I fratelli Bianchi forse se li ricordano tutti, sono quei ragazzi che praticavano l’MMA per poi sfruttare le loro competenze in strada, dove con qualche scazzottata e qualche prepotenza riuscivano a controllare un piccolo traffico di droga e fare una vita al di sopra della media. I fratelli Bianchi ostentavano lusso , nonostante a casa i genitori percepissero il Reddito di cittadinanza. Per chi ancora non avesse afferrato, sono gli assassini di Willy Monteiro Duarte – quest’ultimo, a differenza dei primi due, dovremmo ricordarlo tutti, non solo per la medaglia al valore conferitagli.

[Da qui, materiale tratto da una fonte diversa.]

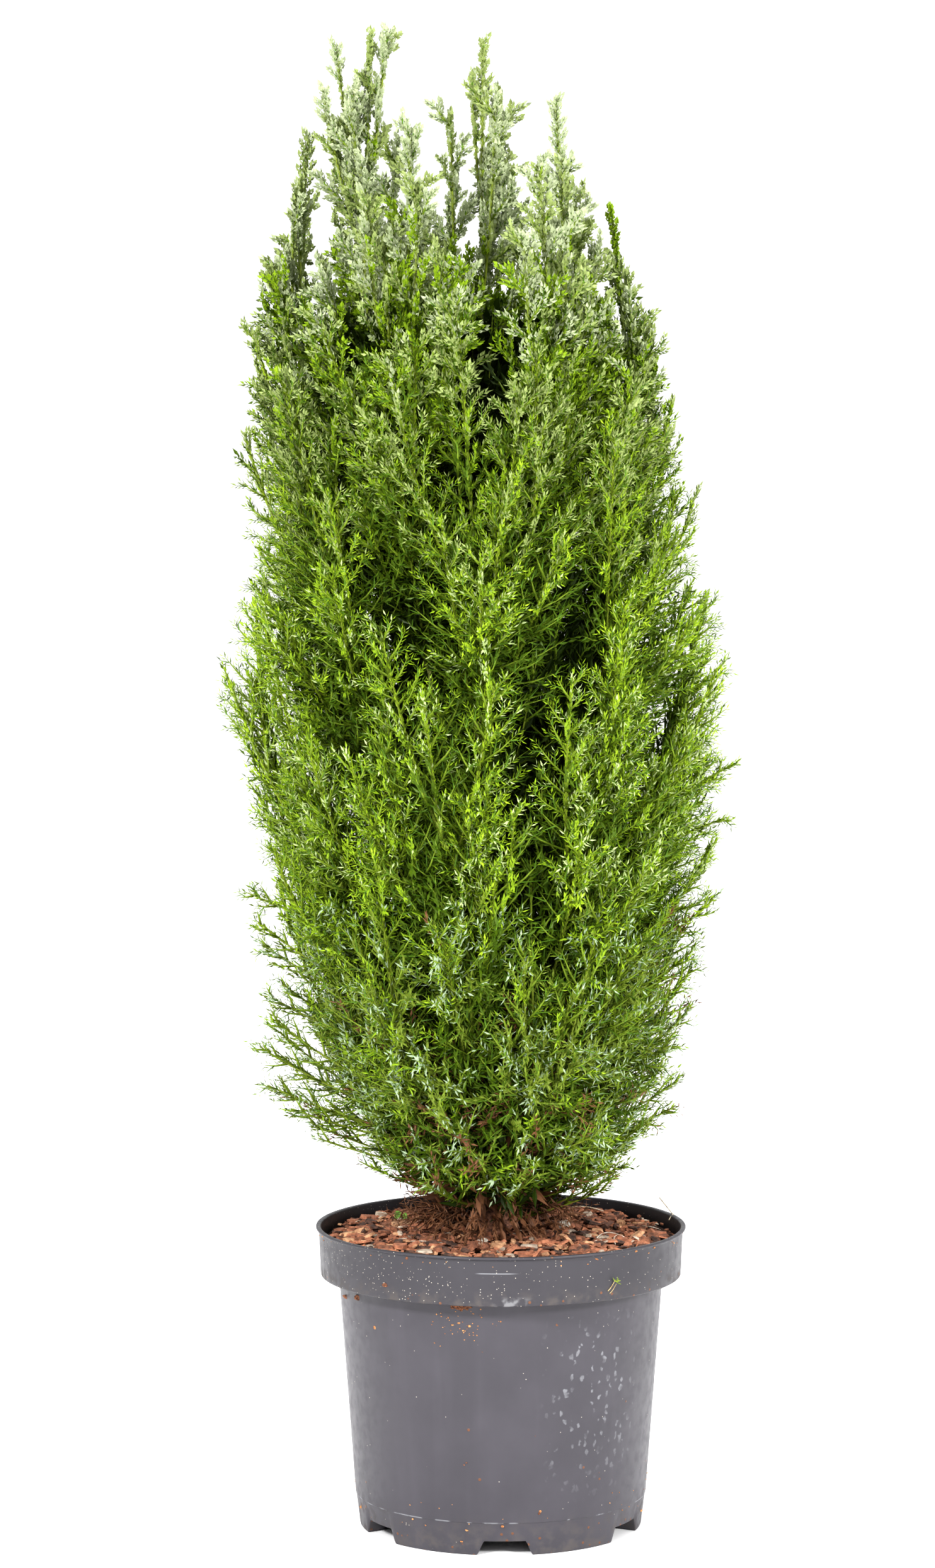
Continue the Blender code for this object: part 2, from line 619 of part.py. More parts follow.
class Grower:
    """Grows the masses one after another and keeps them clear of each other and of the limbs."""

    def __init__(self, masses, limbs, part, cutters):
        self.masses = masses
        self.part = part
        self.section = triangle_profile(cutters)
        self.trees = [world_tree(item) for item in limbs]
        self.shoots = [shoot for mass in masses for shoot in (mass.stem, *mass.shoots)]
        self.samples = np.array([shoot.samples() for shoot in self.shoots])
        self.widths = np.array([shoot.width for shoot in self.shoots])

    def owns(self, shoot, place):
        """Whether the place is nearer to this shoot than to any other, by the shoots' widths."""
        distances = np.linalg.norm(self.samples - np.array(place), axis=2).min(axis=1) / self.widths
        return self.shoots[int(distances.argmin())] is shoot

    def touches(self, tree):
        """Whether a shape meets a limb or a mass that is grown already."""
        return any(tree.overlap(other) for other in self.trees)

    def has_room(self, shoot, corners, centre, tip):
        """Whether a spray stays within the crown, in its shoot's space and clear of the rest."""
        if (tip - within_crown(tip)).length > REACH_ALLOWANCE:
            return False
        if not (self.owns(shoot, tip) and self.owns(shoot, centre.lerp(tip, 0.5))):
            return False
        grown = [centre.lerp(corner, ROOM_BESIDE) for corner in corners]
        grown.append(tip + (tip - centre).normalized() * ROOM_BEYOND)
        sides = [(i, (i + 1) % 4, 4) for i in range(4)]
        return not self.touches(BVHTree.FromPolygons(grown, sides))

    def spray_tip(self, shoot, corners, rng):
        """The tip of a spray over four corners of a stem's side, or nothing where none has room."""
        centre = sum(corners, Vector()) / len(corners)
        share = shoot.share_at(centre)
        forward = shoot.forward(share)
        out = centre - shoot.point(share)
        out = (out - forward * out.dot(forward)).normalized()
        angle = SPRAY_FOOT_ANGLE + (SPRAY_TIP_ANGLE - SPRAY_FOOT_ANGLE) * share
        angle += rng.uniform(-SPRAY_ANGLE_SPREAD, SPRAY_ANGLE_SPREAD)
        direction = forward * math.cos(angle) + out * math.sin(angle)
        length = SPRAY_LENGTH * (1.0 - (1.0 - SPRAY_TIP_SHARE) * share)
        length *= 1.0 + rng.uniform(-SPRAY_LENGTH_SPREAD, SPRAY_LENGTH_SPREAD)
        while length > SPRAY_MIN_LENGTH:
            tip = centre + direction * length
            if self.has_room(shoot, corners, centre, tip):
                return tip
            length *= SPRAY_SHORTER
        return None

    def bare(self, shoot, name, group, square_to=None):
        """A three-sided stem or shoot with no sprays yet; its foot may be cut square to a limb."""
        line = shoot.line()
        radii = shoot.radii()
        if square_to is not None:
            line.insert(1, line[0] + square_to * STEM_SQUARE_FOOT)
            radii.insert(1, radii[0])
        return tube(name, line, radii, group, profile=self.section, twist=RING_TWIST)

    def add_sprays(self, shoot, item, rng):
        """Draw each side above the bare foot out into a spray where it has room, and the tip too."""
        shape = bmesh.new()
        shape.from_mesh(item.data)
        line = shoot.line()
        for face in list(shape.faces):
            centre = face.calc_center_median()
            ring = min(range(len(line)), key=lambda i: (line[i] - centre).length)
            tip = None
            if len(face.verts) == 3 and ring == shoot.rings:
                tip = shoot.end
            if len(face.verts) == 4 and ring >= shoot.bare_rings:
                tip = self.spray_tip(shoot, [v.co.copy() for v in face.verts], rng)
            if tip is not None:
                middle = bmesh.ops.poke(shape, faces=[face])["verts"][0]
                middle.co = tip
        bmesh.ops.triangulate(shape, faces=shape.faces)
        shape.to_mesh(item.data)
        shape.free()

    def grow(self, index, clearance):
        """Build one mass: its stem and its shoots with their sprays, fused into one solid."""
        mass = self.masses[index]
        rng = random.Random(SEED + index)
        stem = self.bare(mass.stem, mass.name, self.part, square_to=mass.along)
        if mass.on_trunk:
            apply_cut(stem, clearance)
        pieces = bpy.data.collections.new("pieces")
        bpy.context.scene.collection.children.link(pieces)
        self.add_sprays(mass.stem, stem, rng)
        for number, shoot in enumerate(mass.shoots):
            item = self.bare(shoot, f"shoot_{number}", pieces)
            if self.touches(world_tree(item)):
                bpy.data.objects.remove(item, do_unlink=True)
                continue
            self.add_sprays(shoot, item, rng)
        self.trees += [world_tree(item) for item in [stem, *pieces.objects]]
        fuse(stem, pieces)
        stem.data.materials.clear()
        stem.data.materials.append(finish_material(mass.name + "_green", "foliage"))


def fuse(stem, pieces):
    """Join the stem with its shoots, drop loose scraps and remove the pieces."""
    join = stem.modifiers.new("join", 'BOOLEAN')
    join.operation = 'UNION'
    join.operand_type = 'COLLECTION'
    join.collection = pieces
    join.solver = 'EXACT'
    join.use_self = True
    bpy.context.view_layer.update()
    mesh = evaluated_mesh(stem)
    stem.modifiers.clear()
    stem.data = mesh
    keep_largest(mesh)
    for item in list(pieces.objects):
        bpy.data.objects.remove(item, do_unlink=True)
    bpy.data.collections.remove(pieces)


def keep_largest(mesh):
    """Leave only the body with the most faces, so that no loose scrap stays."""
    shape = bmesh.new()
    shape.from_mesh(mesh)
    waiting = set(shape.faces)
    bodies = []
    while waiting:
        body = set()
        front = [waiting.pop()]
        while front:
            face = front.pop()
            body.add(face)
            beside = {other for edge in face.edges for other in edge.link_faces} & waiting
            waiting -= beside
            front += beside
        bodies.append(body)
    bodies.sort(key=len, reverse=True)
    for body in bodies[1:]:
        bmesh.ops.delete(shape, geom=list(body), context='FACES')
    shape.to_mesh(mesh)
    shape.free()


def build():
    """The whole plant in its pot."""
    part, cutters = clear_scene()
    build_pot(part, cutters)
    build_soil(part)
    trunk, clearance, top, up = build_trunk(part, cutters)
    limbs = [trunk]
    masses = []
    for name, foot, end, tip, width, shoots in [*tier_masses(), *leader_masses()]:
        start = foot
        along = (tip - foot).normalized()
        if end is not None:
            bough, along = build_bough(name, foot, end, part, clearance)
            limbs.append(bough)
            start = end + along * GAP
        masses.append(Mass("foliage_" + name, start, along, tip, width, shoots, end is None))
    tip = Vector(MIDDLE_LEADER_TIP) + Vector((POT_X, 0, 0))
    masses.append(Mass("foliage_leader_middle", top + up * GAP, up, tip, LEADER_WIDTH, PAIR, False))
    grower = Grower(masses, limbs, part, cutters)
    for index in range(len(masses)):
        grower.grow(index, clearance)


build()
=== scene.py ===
"""A young potted Lawson cypress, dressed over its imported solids.

Metres, +Z up, and the camera looks along +Y. The pot's axis stands at X = POT_X. The sections follow
the plant as it is potted up: the pot, the compost and its mulch, the trunk, the boughs, the stems,
the twigs, the needles, the litter on the mulch and the pot, and then the studio.
"""
import math

import bpy
import numpy as np
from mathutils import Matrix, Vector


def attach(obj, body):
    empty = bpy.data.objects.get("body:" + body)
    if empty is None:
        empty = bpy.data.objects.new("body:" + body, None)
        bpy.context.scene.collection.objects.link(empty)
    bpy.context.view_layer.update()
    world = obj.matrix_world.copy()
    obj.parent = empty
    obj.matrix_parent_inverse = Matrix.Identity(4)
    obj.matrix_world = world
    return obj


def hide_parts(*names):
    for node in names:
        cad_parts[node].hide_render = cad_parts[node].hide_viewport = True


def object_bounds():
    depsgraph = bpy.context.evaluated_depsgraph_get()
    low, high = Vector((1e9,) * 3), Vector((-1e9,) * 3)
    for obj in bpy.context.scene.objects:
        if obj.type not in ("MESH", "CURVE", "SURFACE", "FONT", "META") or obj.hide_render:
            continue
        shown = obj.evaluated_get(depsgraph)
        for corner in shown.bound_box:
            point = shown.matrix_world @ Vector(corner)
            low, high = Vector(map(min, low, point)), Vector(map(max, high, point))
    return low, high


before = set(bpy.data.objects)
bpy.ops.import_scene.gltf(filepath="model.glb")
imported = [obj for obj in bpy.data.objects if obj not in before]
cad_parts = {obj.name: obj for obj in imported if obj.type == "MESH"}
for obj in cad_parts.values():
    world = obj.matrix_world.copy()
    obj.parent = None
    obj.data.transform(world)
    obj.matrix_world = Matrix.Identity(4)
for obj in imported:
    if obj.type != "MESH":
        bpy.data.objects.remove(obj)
cad_box = [list(corner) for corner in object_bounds()]


# ---- The pot
# A round five-litre nursery container, injection-moulded in slate-grey plastic. Its thin wall tapers
# to a foot with six notches, and a deep collar with a thin rolled lip stiffens the rim.

POT_X = 0.016
LIP_RADIUS, LIP_TOP_Z, LIP_FOOT_Z = 0.1150, 0.1876, 0.1860
COLLAR_TOP_RADIUS, COLLAR_FOOT_RADIUS, COLLAR_FOOT_Z = 0.1132, 0.1121, 0.1572
BODY_TOP_RADIUS = 0.1008
SEAM_RADIUS, SEAM_Z, SEAM_STEP = 0.0906, 0.0206, 0.0004
FOOT_RADIUS, FOOT_INNER_RADIUS = 0.0876, 0.0706
WALL, CORNER_EASE, LEDGE = 0.0012, 0.0010, 0.0040
FLOOR_UNDERSIDE_Z, FLOOR_TOP_Z = 0.0090, 0.0108
NOTCHES = np.radians(-88.7 + 60.0 * np.arange(6))
NOTCH_HALF_TOP, NOTCH_HALF_FOOT, NOTCH_HEIGHT = 0.0125, 0.0170, 0.0086
DRAIN_RADIUS, DRAIN_RING_RADIUS = 0.006, 0.045
PROFILE_STEP, WALL_SIDES, FLOOR_SIDES, DRAIN_SIDES = 0.0070, 200, 120, 24


def linked(name, data):
    """A new object in the scene for a mesh, a curve, a light or a camera."""
    made = bpy.data.objects.new(name, data)
    bpy.context.scene.collection.objects.link(made)
    return made


def piece_of(name, points, faces, smooth=True):
    """A mesh object from an array of points and an array of faces that all have as many corners."""
    mesh = bpy.data.meshes.new(name)
    mesh.vertices.add(len(points))
    mesh.vertices.foreach_set("co", np.ascontiguousarray(points, dtype=np.float32).ravel())
    mesh.loops.add(faces.size)
    mesh.loops.foreach_set("vertex_index", np.ascontiguousarray(faces, dtype=np.int32).ravel())
    mesh.polygons.add(len(faces))
    mesh.polygons.foreach_set("loop_start", np.arange(len(faces), dtype=np.int32) * faces.shape[1])
    mesh.polygons.foreach_set("use_smooth", np.full(len(faces), smooth))
    mesh.update(calc_edges=True)
    return linked(name, mesh)


def finished(piece, material, slot, *nodes):
    """The piece gets its material, stands for nodes of the source, and rides with the plant."""
    piece.data.materials.append(material)
    if nodes:
        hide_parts(*nodes)
    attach(piece, "root")


def grid_faces(rows, columns, close_rows=False):
    """The four-cornered faces between neighbouring points of a grid whose rows are closed rings."""
    row = np.arange(rows if close_rows else rows - 1)[:, None]
    column = np.arange(columns)[None, :]
    below, beside = (row + 1) % rows, (column + 1) % columns
    corners = [row * columns + column, below * columns + column,
               below * columns + beside, row * columns + beside]
    return np.stack(corners, axis=-1).reshape(-1, 4)


def rounded(corners, radius, pieces=4):
    """A closed profile with its corners eased: each is cut back by the radius, or by 0.45 of its
    shorter side, and the two cuts are joined by the parabola that has the corner as its handle."""
    corners = np.array(corners)
    to_before, to_after = np.roll(corners, 1, axis=0) - corners, np.roll(corners, -1, axis=0) - corners
    long_before, long_after = np.linalg.norm(to_before, axis=1), np.linalg.norm(to_after, axis=1)
    cut = np.minimum(radius, 0.45 * np.minimum(long_before, long_after))[:, None]
    first = corners + to_before / long_before[:, None] * cut
    last = corners + to_after / long_after[:, None] * cut
    s = np.linspace(0.0, 1.0, pieces + 1)[None, :, None]
    eased = first[:, None] * (1 - s) ** 2 + corners[:, None] * 2 * s * (1 - s) + last[:, None] * s ** 2
    return eased.reshape(-1, 2)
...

Willy è un’icona in questi tempi difficili, una di quelle che sono tali non a causa di grandi carriere o rinomate imprese, ma grazie al coraggio dei piccoli e semplici gesti: come quello di prestare aiuto ad un amico in difficoltà. A riguardo, come non menzionare, in contesto romano, anche Simone di Torre Maura che, come Willy, non ha avuto paura di fare la cosa giusta (distinguendosi dal branco per esprimere i suoi pensieri di fronte al leader dei fascisti di Casapound) al momento opportuno.
Purtroppo, però, azioni e atteggiamenti violenti e xenofobi persistono e proliferano tra i più giovani, spesso carnefici di quel bullismo che non risparmia nemmeno la musica. Parliamo nello specifico del nuovo genere Trap. E tutto solo “per un pugno di like”.
Quanto sei violenta Roma
Non c’è neanche bisogno di spostarci dai confini della Capitale per individuare, nella cronaca di questo Novembre appena passato, un altro gruppo di ragazzi protagonisti della stessa violenza, nell’ambiente del sottobosco del Trap: i cosiddetti “fratelli Bianchi del Trap”.
Si tratta di Omar Nguale Ilunga, Tiziano Barilotti, Manuel Parrini, e Alex Refice, tutti pugili, alcuni di loro sono anche ricordati per dei meriti: Parrini ha vinto il Guanto d’oro dilettanti; Barilotti nel 2017 sventò una rapina. Peccato che adesso si divertano ad usare le arti marziali per pestare e mettere in ginocchio le vittime (ancora insanguinate) affinché possano esser ripresi nella loro sottomissione.
Gli investigatori della questura, coordinati dal capo della Digos Giampietro Lionetti, da tempo stanno indagando su di di loro, per adesso hanno scoperto almeno due pestaggi fra marzo e aprile scorso, uno in una sala di registrazione e uno per strada, in entrambi i casi i pugili/trapper non si sono risparmiati di usare le tecniche marziali allo scopo di infliggere gravi ferite e umiliare gli avversari.
Queste aggressioni venivano spesso filmate e mandate in rete, in uno di questi video, ad esempio, si può vedere Omar Nguale Ilunga (alias Sayanbull) mentre con un calcio volante stende un cittadino bengalese.
Adesso per loro gravano le accuse di: sequestro di persona, violenza privata, propaganda e istigazione a delinquere per motivi di discriminazione razziale, etnica e religiosa
Per un pugno di like si picchiano anche i colleghi
Un tratto caratteristico e preoccupante emerge da questa nuova prassi in uso tra alcuni giovani trapper, ovvero, quella di filmare le proprie “imprese” in modo da raccattare più like possibili. Non è più una guerra tra bande, né una guerra tra quartieri (come tra i rapper degli anni 90), oggi la prerogativa è andare a far cazzotti contro chi nell’ambito gode già di una una certa fama, così da coinvolgere il suo pubblico e generare visualizzazioni. Insomma, tra alcune delle nuove leve di questo genere musicale sembra regnare un’equazione abbastanza allarmante: se picchi uno famoso, diventi famoso anche tu.
Arianna di Cori su La Repubblica per introdurre queste vicende azzecca perfettamente il paragone col cinema: nella versione 2020, il cult di Sergio Leone s’intitolerebbe: “Per un pugno di like”
A Marzo anche Fedez si era espresso su questo tipo di episodi, chiedendo che Youtube eliminasse quel tipo di video e quel canale, Social Boom, in cui si poteva osservare in azione la gang dei pugili, contro tre popolari trapper romani, Gallagher, Ski e Wok. Queste le parole del rapper milanese in proposito: “Cosa vogliamo insegnare ai giovani? Che con un video violento vai in tendenza?”.
Di sicuro la risposta a queste persone, inebriate di potere e bramosi dei “mi piace” dei social, sono i gesti simbolici come quelli di Willy e Simone, quelle azioni che nessuna disciplina può insegnarti, perché sono atti di coraggio che richiedono ricerca di coscienza, voglia di verità, cose che chiunque nella vita può trovare senza iscriversi a nessun corso.